--- BEGIN Supplied material ---
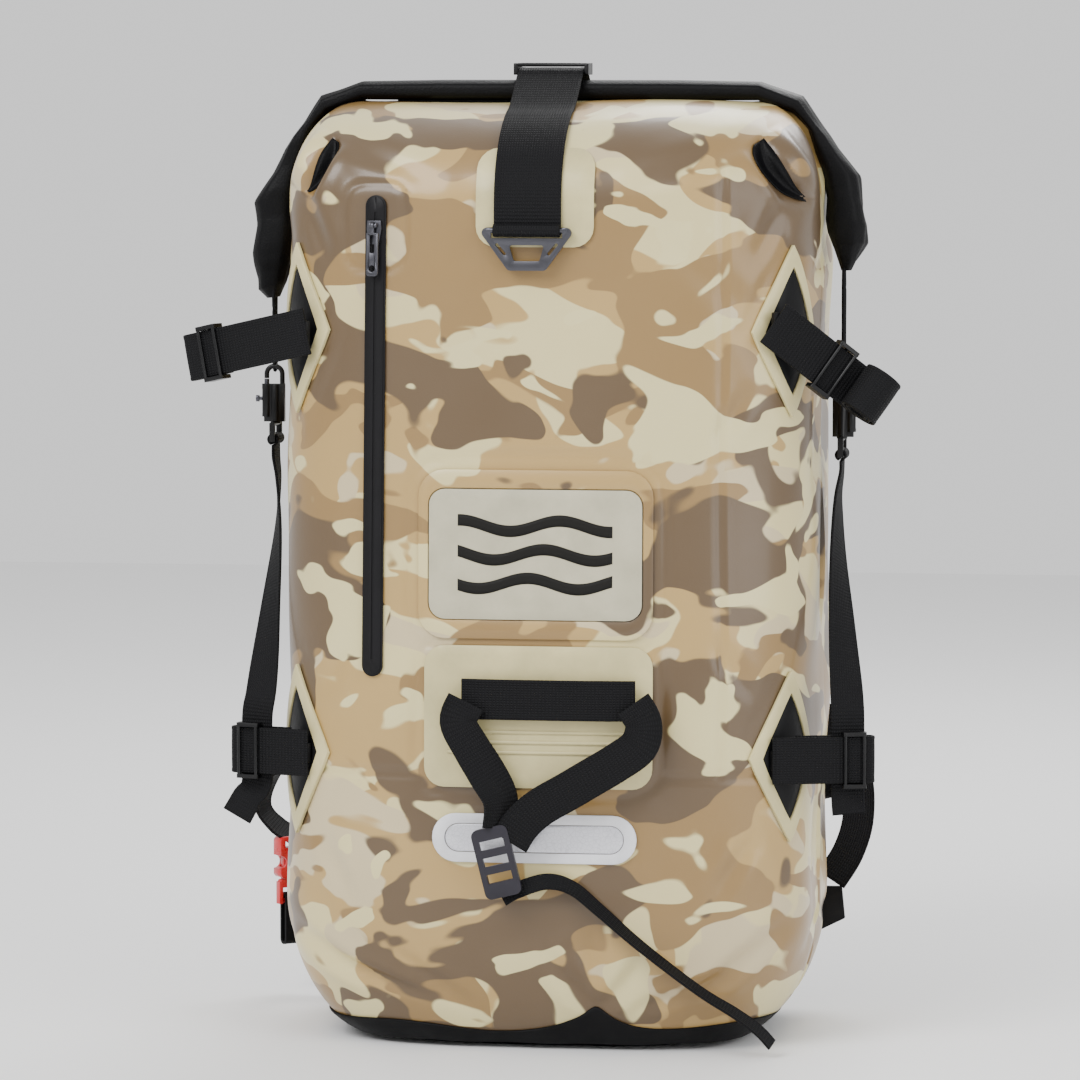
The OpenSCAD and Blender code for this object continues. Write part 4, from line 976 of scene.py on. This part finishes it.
def make_stage():
    size = 6.0
    mesh = bpy.data.meshes.new("floor")
    rows = [(-size, 3.0, 0.0), (size, 3.0, 0.0), (size, -size, 0.0), (-size, -size, 0.0)]
    mesh.from_pydata(rows, [], [(3, 2, 1, 0)])
    floor = bpy.data.objects.new("floor", mesh)
    m = Nodes("pale_floor")
    m.set(Base_Color=(0.86, 0.86, 0.86, 1), Roughness=0.6)
    mesh.materials.append(m.material)
    bpy.context.scene.collection.objects.link(floor)
    world = bpy.data.worlds.new("studio")
    world.use_nodes = True
    world.node_tree.nodes["Background"].inputs["Color"].default_value = (1, 1, 1, 1)
    world.node_tree.nodes["Background"].inputs["Strength"].default_value = 1.0
    bpy.context.scene.world = world
    for name, at, size, power in (("key", (-0.9, -1.5, 1.7), 1.2, 44), ("fill", (1.5, -1.2, 0.9), 1.4, 18),
                                  ("rim", (0.3, 1.4, 1.6), 1.0, 24)):
        light = bpy.data.lights.new(name, "AREA")
        light.energy, light.size = power, size
        lamp = bpy.data.objects.new(name, light)
        lamp.location = at
        lamp.rotation_euler = (Vector((0, 0, 0.3)) - Vector(at)).to_track_quat("-Z", "Y").to_euler()
        bpy.context.scene.collection.objects.link(lamp)


AZIMUTH, ELEVATION, VIEW_WIDTH, LENS = math.radians(8), math.radians(5), 0.640, 200
AIM = Vector((0.0, -0.08, 0.304))


def make_camera():
    data = bpy.data.cameras.new("camera")
    data.lens, data.sensor_width = LENS, 36
    far = VIEW_WIDTH / 2 / (data.sensor_width / 2 / LENS)
    back = Vector((math.sin(AZIMUTH) * math.cos(ELEVATION), -math.cos(AZIMUTH) * math.cos(ELEVATION),
                   math.sin(ELEVATION)))
    camera = bpy.data.objects.new("camera", data)
    camera.location = AIM + back * far
    camera.rotation_euler = (-back).to_track_quat("-Z", "Y").to_euler()
    bpy.context.scene.collection.objects.link(camera)
    bpy.context.scene.camera = camera


make_camera()
make_gear_loop()
make_stage()
make_shell()
make_boot()
make_eyes()
make_roll()
for name, side, z, turn, slope, length, back, gap, node in (
        ("upper_webbing_left", -1, 427, 25.6, 12, 92, 26, 3.4, "upper_strap_left"),
        ("lower_webbing_left", -1, 175, 15, 0, 52, 32, 6.4, "lower_strap_left"),
        ("lower_webbing_right", 1, 175, 15, 0, 62, 42, 6.4, "lower_strap_right")):
    compression_strap(name, side, z, turn, slope, length, back, gap, node)
coiled_strap("upper_webbing_right", 1, 434, 25.6, 37, COIL_AT, "upper_strap_right")
make_top_strap()
make_side_straps()
make_shoulder_webbing()
make_harness_straps()
make_end_cords()
make_pads()
make_front_details()
make_release_tab()
for material, names in DRESSED.items():
    for node in names:
        dress(node, material)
--- END Supplied material ---
Write out the whole listing again, exactly as it stands.

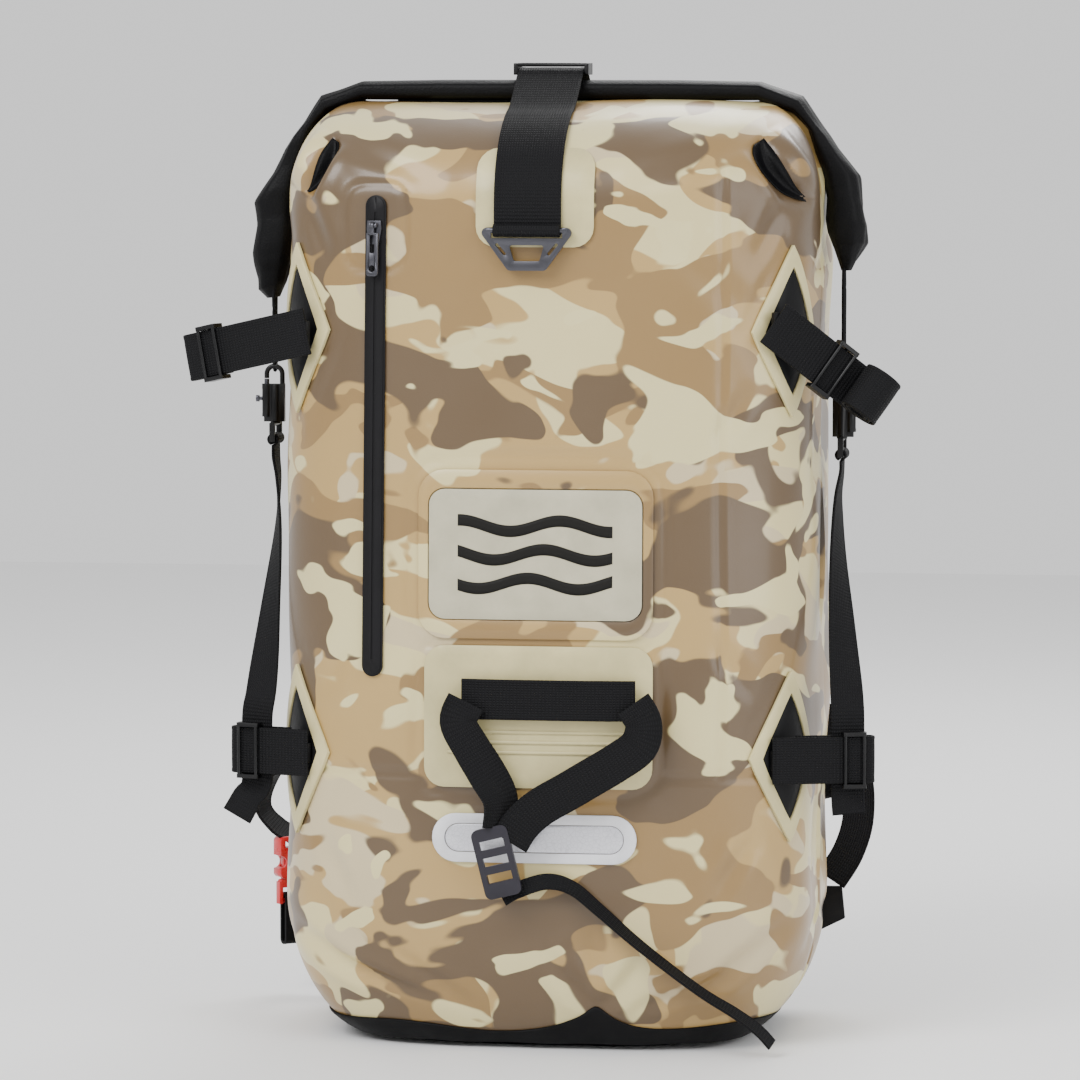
The OpenSCAD and Blender code for this object continues. Write part 4, from line 976 of scene.py on. This part finishes it.
def make_stage():
    size = 6.0
    mesh = bpy.data.meshes.new("floor")
    rows = [(-size, 3.0, 0.0), (size, 3.0, 0.0), (size, -size, 0.0), (-size, -size, 0.0)]
    mesh.from_pydata(rows, [], [(3, 2, 1, 0)])
    floor = bpy.data.objects.new("floor", mesh)
    m = Nodes("pale_floor")
    m.set(Base_Color=(0.86, 0.86, 0.86, 1), Roughness=0.6)
    mesh.materials.append(m.material)
    bpy.context.scene.collection.objects.link(floor)
    world = bpy.data.worlds.new("studio")
    world.use_nodes = True
    world.node_tree.nodes["Background"].inputs["Color"].default_value = (1, 1, 1, 1)
    world.node_tree.nodes["Background"].inputs["Strength"].default_value = 1.0
    bpy.context.scene.world = world
    for name, at, size, power in (("key", (-0.9, -1.5, 1.7), 1.2, 44), ("fill", (1.5, -1.2, 0.9), 1.4, 18),
                                  ("rim", (0.3, 1.4, 1.6), 1.0, 24)):
        light = bpy.data.lights.new(name, "AREA")
        light.energy, light.size = power, size
        lamp = bpy.data.objects.new(name, light)
        lamp.location = at
        lamp.rotation_euler = (Vector((0, 0, 0.3)) - Vector(at)).to_track_quat("-Z", "Y").to_euler()
        bpy.context.scene.collection.objects.link(lamp)


AZIMUTH, ELEVATION, VIEW_WIDTH, LENS = math.radians(8), math.radians(5), 0.640, 200
AIM = Vector((0.0, -0.08, 0.304))


def make_camera():
    data = bpy.data.cameras.new("camera")
    data.lens, data.sensor_width = LENS, 36
    far = VIEW_WIDTH / 2 / (data.sensor_width / 2 / LENS)
    back = Vector((math.sin(AZIMUTH) * math.cos(ELEVATION), -math.cos(AZIMUTH) * math.cos(ELEVATION),
                   math.sin(ELEVATION)))
    camera = bpy.data.objects.new("camera", data)
    camera.location = AIM + back * far
    camera.rotation_euler = (-back).to_track_quat("-Z", "Y").to_euler()
    bpy.context.scene.collection.objects.link(camera)
    bpy.context.scene.camera = camera


make_camera()
make_gear_loop()
make_stage()
make_shell()
make_boot()
make_eyes()
make_roll()
for name, side, z, turn, slope, length, back, gap, node in (
        ("upper_webbing_left", -1, 427, 25.6, 12, 92, 26, 3.4, "upper_strap_left"),
        ("lower_webbing_left", -1, 175, 15, 0, 52, 32, 6.4, "lower_strap_left"),
        ("lower_webbing_right", 1, 175, 15, 0, 62, 42, 6.4, "lower_strap_right")):
    compression_strap(name, side, z, turn, slope, length, back, gap, node)
coiled_strap("upper_webbing_right", 1, 434, 25.6, 37, COIL_AT, "upper_strap_right")
make_top_strap()
make_side_straps()
make_shoulder_webbing()
make_harness_straps()
make_end_cords()
make_pads()
make_front_details()
make_release_tab()
for material, names in DRESSED.items():
    for node in names:
        dress(node, material)